**DATA PROVIDED:**
============================================================
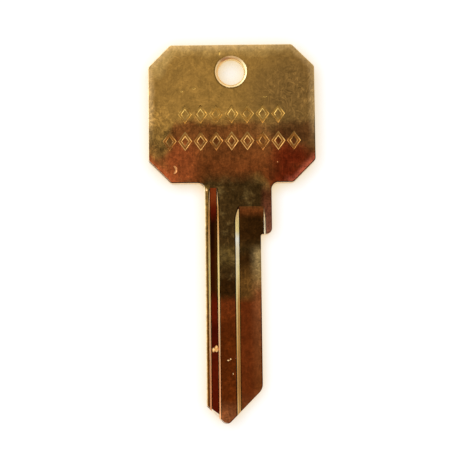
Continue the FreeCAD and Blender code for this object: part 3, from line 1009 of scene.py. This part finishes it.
# The table's size in metres, its colour under the key's light and as seen, and its glow as seen: each
# colour's strength, and the share that it loses close to the key as a painted warm shade.
TABLE_SIZE = 3.0
TABLE_COLOUR = (0.87, 0.86, 0.84, 1.0)
TABLE_SEEN = (0.4, 0.42, 0.46, 1.0)
TABLE_GLOW = (("Red", 0.68, 0.09), ("Green", 0.66, 0.4), ("Blue", 0.62, 0.88))

# The pale room, with the direction of its window and how much lighter it is there.
ROOM_COLOUR = (1.0, 0.995, 0.985, 1.0)
ROOM_LIGHT = 0.95
WINDOW_DIRECTION = (-0.8, 0.5, 0.0)
WINDOW_LIGHT = 0.3

# The lamp's place and width in metres and its power in watts.
LAMP_PLACE = (-0.35, 0.25, 0.45)
LAMP_WIDTH = 0.35
LAMP_POWER = 0.5

# The camera's place and lens in millimetres, and its turn in degrees.
CAMERA_PLACE = (-0.85, -14.255, 203.92)
CAMERA_TURN = (4.34, 0.14, -0.65)
LENS = 107.2
SENSOR_WIDTH = 36.0


def table():
    """A plain pale table that shows white to the camera and keeps the key's shadow."""
    deselect_all()
    bpy.ops.mesh.primitive_plane_add(size=TABLE_SIZE)
    floor = bpy.context.active_object
    floor.name = "table"
    material = bpy.data.materials.new("pale table")
    material.use_nodes = True
    tree = material.node_tree
    tree.nodes.clear()
    # Close to the key the table's glow dims by ambient occlusion, the blue most: a painted contact shade,
    # warm as of light bounced from the brass.
    open_sky = add(tree, "AmbientOcclusion", (1.0, 1.0, 1.0, 1.0))
    open_sky.inputs["Distance"].default_value = HALO_REACH * MM
    near = minus(tree, 1.0, open_sky.outputs["AO"])
    warm = add(tree, "CombineColor")
    for name, full, loss in TABLE_GLOW:
        give(tree, warm.inputs[name], times(tree, full, maths(tree, "MULTIPLY_ADD", near, -loss, 1.0)))
    matt = add(tree, "BsdfDiffuse", TABLE_COLOUR)
    matt_seen = add(tree, "BsdfDiffuse", TABLE_SEEN)
    glow = add(tree, "Emission", warm.outputs["Color"], 1.0)
    both = add(tree, "AddShader", matt_seen.outputs[0], glow.outputs[0])
    rays = add(tree, "LightPath").outputs
    seen = highest(tree, rays["Is Camera Ray"], rays["Is Glossy Ray"], rays["Is Transmission Ray"])
    shown = add(tree, "MixShader", seen, matt.outputs[0], both.outputs[0])
    add(tree, "OutputMaterial", shown.outputs[0])
    floor.data.materials.append(material)


def surround():
    """An even pale room, a little lighter at the upper left, as beside a window."""
    world = bpy.data.worlds.new("surround")
    bpy.context.scene.world = world
    world.use_nodes = True
    tree = world.node_tree
    background = tree.nodes["Background"]
    background.inputs["Color"].default_value = ROOM_COLOUR
    direction = add(tree, "TexCoord").outputs["Generated"]
    window = Vector(WINDOW_DIRECTION).normalized()
    facing = add(tree, "VectorMath", direction, tuple(window), operation="DOT_PRODUCT").outputs["Value"]
    give(tree, background.inputs["Strength"], maths(tree, "MULTIPLY_ADD", facing, WINDOW_LIGHT, ROOM_LIGHT))


def lamp():
    """One wide soft lamp high on the left, for the shape and a faint shadow."""
    light = bpy.data.lights.new("soft lamp", "AREA")
    light.shape = "DISK"
    light.size = LAMP_WIDTH
    light.energy = LAMP_POWER
    holder = bpy.data.objects.new("soft lamp", light)
    holder.location = LAMP_PLACE
    holder.rotation_euler = (-Vector(holder.location)).to_track_quat("-Z", "Y").to_euler()
    bpy.context.scene.collection.objects.link(holder)


def camera():
    """The photograph's view: nearly straight down, from about 200 mm above the face."""
    view = bpy.data.cameras.new("camera")
    view.sensor_width = SENSOR_WIDTH
    view.lens = LENS
    view.clip_start = 0.01
    view.clip_end = 10.0
    holder = bpy.data.objects.new("camera", view)
    holder.location = Vector(CAMERA_PLACE) * MM
    holder.rotation_euler = [math.radians(turn) for turn in CAMERA_TURN]
    bpy.context.scene.collection.objects.link(holder)
    bpy.context.scene.camera = holder


bpy.context.scene.view_settings.view_transform = "Standard"

groups = {
    "marks": tumbling_marks(),
    "clouds": tarnish_clouds(),
    "depth": cut_depth(),
    "grime": grime_line(),
    "wear": outline_wear(),
}
materials = {
    "front": front_tarnish_and_reflection(groups),
    "back": tarnished_back(groups),
    "struck": struck_metal(groups),
    "step floor": step_floor(groups),
    "groove floor": groove_floor(groups, "narrow groove floor", NARROW_GROOVE),
    "back floor": groove_floor(groups, "back groove floor", BACK_GROOVE, facing=-1.0),
    "step wall": step_wall(groups),
    "groove wall": groove_wall(groups, "narrow groove wall"),
    "back wall": groove_wall(groups, "back groove wall"),
    "edge": rounded_edge(groups),
    "rim": ring_hole_rim(groups),
    "shoulder wall": shoulder_wall(groups),
    "side": punched_side(groups),
    "crumb": pressed_crumb(groups),
}
key_blank(materials)
table()
surround()
lamp()
camera()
============================================================
**STATED GOAL:**
Restate the first line and every line after it, word for word, stopping once the line with "SENSOR_WIDTH = 36.0" is done.

**EXPECTED ANSWER:**
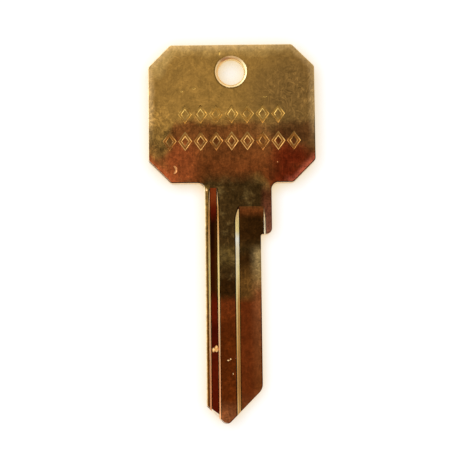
Continue the FreeCAD and Blender code for this object: part 3, from line 1009 of scene.py. This part finishes it.
# The table's size in metres, its colour under the key's light and as seen, and its glow as seen: each
# colour's strength, and the share that it loses close to the key as a painted warm shade.
TABLE_SIZE = 3.0
TABLE_COLOUR = (0.87, 0.86, 0.84, 1.0)
TABLE_SEEN = (0.4, 0.42, 0.46, 1.0)
TABLE_GLOW = (("Red", 0.68, 0.09), ("Green", 0.66, 0.4), ("Blue", 0.62, 0.88))

# The pale room, with the direction of its window and how much lighter it is there.
ROOM_COLOUR = (1.0, 0.995, 0.985, 1.0)
ROOM_LIGHT = 0.95
WINDOW_DIRECTION = (-0.8, 0.5, 0.0)
WINDOW_LIGHT = 0.3

# The lamp's place and width in metres and its power in watts.
LAMP_PLACE = (-0.35, 0.25, 0.45)
LAMP_WIDTH = 0.35
LAMP_POWER = 0.5

# The camera's place and lens in millimetres, and its turn in degrees.
CAMERA_PLACE = (-0.85, -14.255, 203.92)
CAMERA_TURN = (4.34, 0.14, -0.65)
LENS = 107.2
SENSOR_WIDTH = 36.0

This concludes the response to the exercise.